Once off the freeway, Bo thought about Andrew LaMarche. He'd done well with this, she nodded to herself. He'd told her what she needed to know and then left her alone to process the information in her own way. It was a gift the value of which he wouldn't understand for years, if ever. The gift of space in which to think thoughts qualitatively different from the thoughts of other people. Even children, she mused, were not subject to the mental scrutiny and attempts at control people with psychiatric illness had to face daily.
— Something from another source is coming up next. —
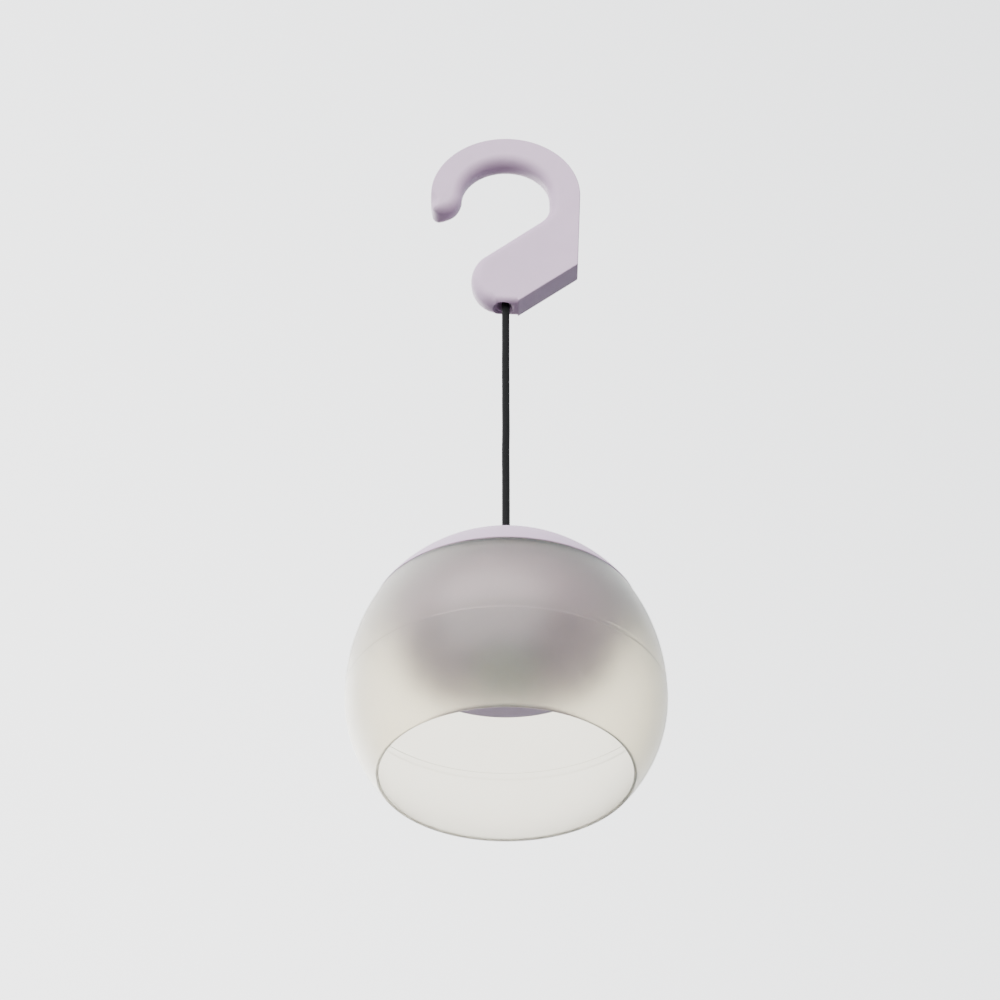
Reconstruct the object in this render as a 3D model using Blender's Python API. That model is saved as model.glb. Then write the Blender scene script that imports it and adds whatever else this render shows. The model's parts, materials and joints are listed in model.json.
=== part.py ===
"""Hanging globe camping lantern: a moulded hook, a cord and a rechargeable globe, as separate solids.

Units are metres, +Z is up and the front faces -Y. The origin is the hook's saddle, where the hook
rests on whatever it hangs from. The lantern's own pieces are placed from the globe's equator plane.
"""

import math

import bmesh
import bpy
from mathutils import Vector

MM = 0.001
GAP = 0.3 * MM  # between pieces that touch
OVERCUT = 1.0 * MM  # how far a cutter reaches past what it cuts

# ---- Hook: X across, Z up, Y through its thickness -------------------------------------------
HOOK_DEPTH = 10.7 * MM
BIGHT_RADIUS = 18.2 * MM  # the opening that takes a pole
CROWN_RADIUS = 31.0 * MM  # outside of the arch
CROWN_CENTRE_Z = -18.0 * MM
CROWN_START = -3.0  # where the arch leaves the straight side, in degrees
SOFT_ANGLE = 172.0  # where its crisp edge begins to soften towards the tip
TIP_ANGLE = 190.4  # where it meets the tip's outer corner
TIP_RADIUS = 3.3 * MM  # of that corner
TIP_CONTROL = (-19.8 * MM, -26.3 * MM)  # pulls the tip's inner corner
ELBOW_RADIUS = 11.0 * MM  # inner corner between the side and the arm
ELBOW_TOP_Z = -22.7 * MM
ARM_SLOPE = 39.1  # inner edge of the arm, in degrees
NOSE_CENTRE = (-3.8 * MM, -61.7 * MM)  # rounded lower left end
NOSE_ACROSS = 10.2 * MM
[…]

In younger, wilder days she'd tried to make people listen, make them consider the value in a skewed perception. Depressed, Abraham Lincoln had walked the White House grounds night after sleepless night alone with the ghost of his mother, whom he said was always with him. But like all depressives, Lincoln saw reality without the scrim of comforting lies and delusion enjoyed by "normal" folk. And so he could see uncompromisingly the evil that was slavery.
"For every Lincoln, every Charlotte Perkins Gilman, there are thousands more of us with valuable viewpoints. We're important!" the young Bo had insisted. "We're irritating, weird, even scary sometimes, but we have a purpose. So listen."
But nobody had listened. Nobody ever listened. And Bo had learned to protect her reality in a loop of solitude like a carbon-steel ribbon. It was unassailable. And Andrew LaMarche had mustered the grace to respect it.
"He's one in a million," she told the sleeping puppy nestled in her sweatshirt. "When this is over we'll weave him a crown of laurel, maybe even cook dinner, huh?"